Talent's overrated



How often do we hear that we are in a 'war for talent', competing to lure the best and brightest to our school, college, company? The costs of creating businesses are said to be lower than ever, especially where silicon valley is concerned. Hence, the differentiator is in the talent.

And yet, this rings so hollow. Take Yahoo, now up for sale after nearly 4 years of the talented Ms Mayer at the helm. A cornerstone of her approach was talent, famously through her aquihires - buying small start ups, closing down their products, and turning their people onto the most strategic areas of the business. Talent is an ingredient, not the resulting dish ready for a michelin starred restaurant.

Many companies put great effort into their talent management systems, setting goals and rating people on their results yearly or even quarterly. And yet, if this is the primary process for performance management, talent is very good at learning how to play the system. Managers at Google are said to have spreadsheets to model out how to best rate members of their teams over time in order to land promotions and salary raises at the optimal intervals to keep them motivated and retained.

What has been missed is that the organization itself is a living organism, with its own culture and set of processes that ensure ongoing vitality and health. An article in Fortune noted how the CEB saw across multiple companies how getting things done is getting harder. "Most business activity is slowing down, not accelerating. In benchmarking the speed of key processes across the corporate sector, we find again and again that decision-making at even the most basic level has slowed materially over the past five to 10 years." The Hard Evidence: Business Is Slowing Down - Fortune


There are larger factors at play than individually talented people can address. Companies are just too big and the regulatory environment is just too complex (e.g. Google in europe, Uber vs taxis). Technology has brought us so many gains, and yet just how productive are we when we are reading emails on our phone, during meetings we attend, while managing our projects across multiple platforms? We are doing more, but are we getting more done?

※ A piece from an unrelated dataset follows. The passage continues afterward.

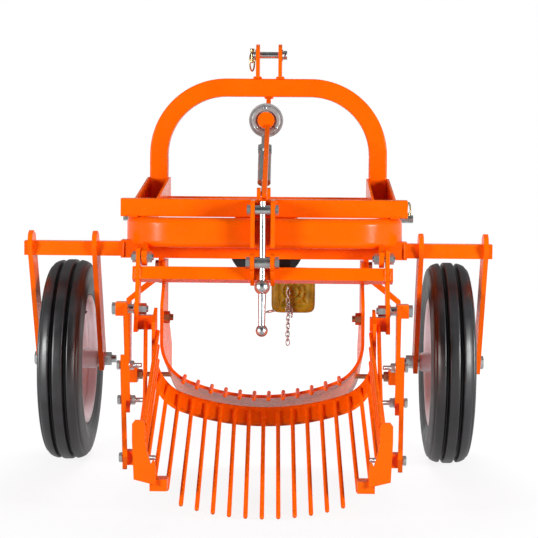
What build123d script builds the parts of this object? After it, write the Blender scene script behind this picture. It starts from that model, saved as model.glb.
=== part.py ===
from build123d import *
import math
import os

# Single-row potato digger for a small tractor: U share, shaken rod sieve, two gauge wheels.
# Machine axes: +X right, +Y forward, +Z up, all mm. Working origin: ground, below the wheel axles.

# Wheels
TYRE_R = 260.0
TYRE_HALF_W = 56.0
BEAD_R = 158.0
SEAT_HALF_W = 42.0
FLANGE_R = 167.0
FLANGE_T = 4.0
RIM_T = 4.0
DISC_R = 60.0
HUB_R = 25.0
HUB_HALF = 69.5
AXLE_R = 10.0
PIVOT_GAP = 0.1
WHEEL_X = 473.5
LEFT_PULL = 30.5

# Wheel beams and forks
BEAM = 36.0
BEAM_WALL = 4.0
BEAM_Y = -141.0
BEAM_Z = 559.0
BEAM_END = 97.5
BEAM_INNER = 244.0
FORK_T = 12.0
FORK_W = 60.0
FORK_GAP = 149.0
FORK_FOOT = 17.0
FORK_HEAD = 44.0
FORK_CHAMFER = 20.0
SOCKET_WALL = 4.0
SOCKET_GAP = 0.3
SOCKET = BEAM + 2 * (SOCKET_WALL + SOCKET_GAP)
SOCKET_END = 358.0

# Frame hoop: bent box section, closed end to the rear
HOOP_W = 40.0
HOOP_Z0 = 566.0
HOOP_Z1 = 641.0
HOOP_OUT = 349.0
HOOP_REAR = -230.0
HOOP_BEND = 115.0
HOOP_FRONT = 330.0
HOOP_ROUND = 17.0
TUBE_WALL = 4.0

# Toolbar across the hoop
BAR_HALF = 357.5
BAR_D = 50.0
BAR_H = 45.0
BAR_Y = -150.0
BAR_ROUND = 4.0

# Hitch mast
MAST_Y = 300.0
MAST_W = 50.0
MAST_D = 40.0
MAST_OUT = 330.0
MAST_TOP = 1007.0
MAST_BEND = 188.0
EAR_GAP = 52.0
EAR_T = 10.0
EAR_W = 60.0
EAR_TOP = 1103.0
TOP_PIN_Z = 1073.0
TOP_PIN_R = 9.65
LOWER_PIN_Z = 619.0
LOWER_PIN_R = 11.0
LOWER_PIN_L = 56.0
SEAT_T = 6.0
CHEEK_T = 6.0
CHEEK_FRONT_Z = 731.0
CHEEK_REAR_Z = 672.0
RAIL_H = 37.0
RAIL_D = 30.0

# Brace, cast ring and strut between mast and drive case
BRACE_T = 12.0
BRACE_W = 28.0
BRACE_TOP = (284.0, 957.0)
BRACE_FOOT = (-150.0, 686.0)
BOSS_R = 22.5
BOSS_L = 40.0
RING_Y = 165.0
RING_X = -4.0
RING_Z = 889.0
RING_R = 46.0
RING_T = 16.0
STRUT_X = -6.0
STRUT_TOP = (165.0, 851.0)
STRUT_FOOT = (45.0, 694.0)
STRUT_ROD_R = 10.0
STRUT_TUBE_R = 17.5
STRUT_NUT_R = 18.0
STRUT_EYE_R = 12.0
STRUT_PIN_R = 6.0

# Drive under the hoop
PTO_Z = 562.0
PTO_R = 17.45
CASE_HALF = 80.0
CASE_Y0 = -10.0
CASE_Y1 = 90.0
CASE_Z0 = 526.0
CASE_Z1 = 641.0
STUB_END = 175.0
STUB_FIT = 0.1
SHIELD_R = 104.0
SHIELD_Y0 = 92.0
SHIELD_Y1 = 195.0
SHIELD_T = 4.0
GUARD_X = 74.0
GUARD_Z = 441.0
GUARD_R = 57.0
GUARD_ROUND = 20.0
GUARD_T = 4.0
GUARD_Y0 = 0.0
GUARD_Y1 = 80.0

# Share: U blade, sides vertical, floor rising to the rear
SHARE_HALF = 250.5
SHARE_T = 8.0
SHARE_REAR = -250.0
SHARE_FRONT = 10.0
SHARE_RISE = 20.0
SHARE_Z = 201.0
SHARE_FLOOR_R = 480.0
SHARE_CORNER_R = 100.0
SHARE_TOP_Z = 532.0
SHARE_TOP_FRONT = -112.0
SHARE_RELIEF_Y = -204.0
SHARE_RELIEF_Z = 425.0
FINGER_R = 5.0
FINGER_L = 62.0
FINGER_PITCH = 35.4
FINGER_PAIRS = 6
SHARE_LUG_T = 12.0
HANGER_X = 334.0
HANGER_T = 10.0
HANGER_Z = 222.0
FOOT_H = 38.0
STAY_R = 6.0
STAY_X = 231.0
STAY_Z = 241.0
SHARE_BOLT = (-222.0, 395.0)
HANGER_Y = -140.0
HANGER_W = 36.0

# Rocker that carries the sieve, turning on P0
P0 = (-230.0, 544.0)
P1 = (-268.0, 420.0)
ROCKER_X0 = 300.0
ROCKER_X1 = 310.0
ROCKER_BAR = 32.0
ROCKER_BAR_AT = (-245.5, 502.5)
ROCKER_BAR_TURN = -20.0
ROCKER_BAR_HALF = 318.0
PIVOT_R = 8.0
LUG_X0 = 285.0
LUG_X1 = 297.0
LUG_R = 22.0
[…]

We are also encouraged to spend our time collaborating together, in open plan spaces. An interesting study in HBR showed how important it is to find balance in the physical world too. "My findings, which complement various studies on open workspaces, suggest that more-transparent environments are not always better. Privacy is just as essential for performance." (The Transparency Trap - HBR). The article suggest that less transparent work environments can yield more transparent employees. By balancing transparency and privacy, organizations can encourage just the right amount of "deviance" to foster innovative behavior and boost productivity.

Great ideas are cyclical, because while our tools change, our humanity stays (I hope). Thus, after some years of drinking from the fire-hose of free data, and eating for the buffet of always on connections, it's getting to be time to get back to some solid Mintzbergian good strong sensible process. Our talented leaders will perhaps pat themselves on the back for recognizing this.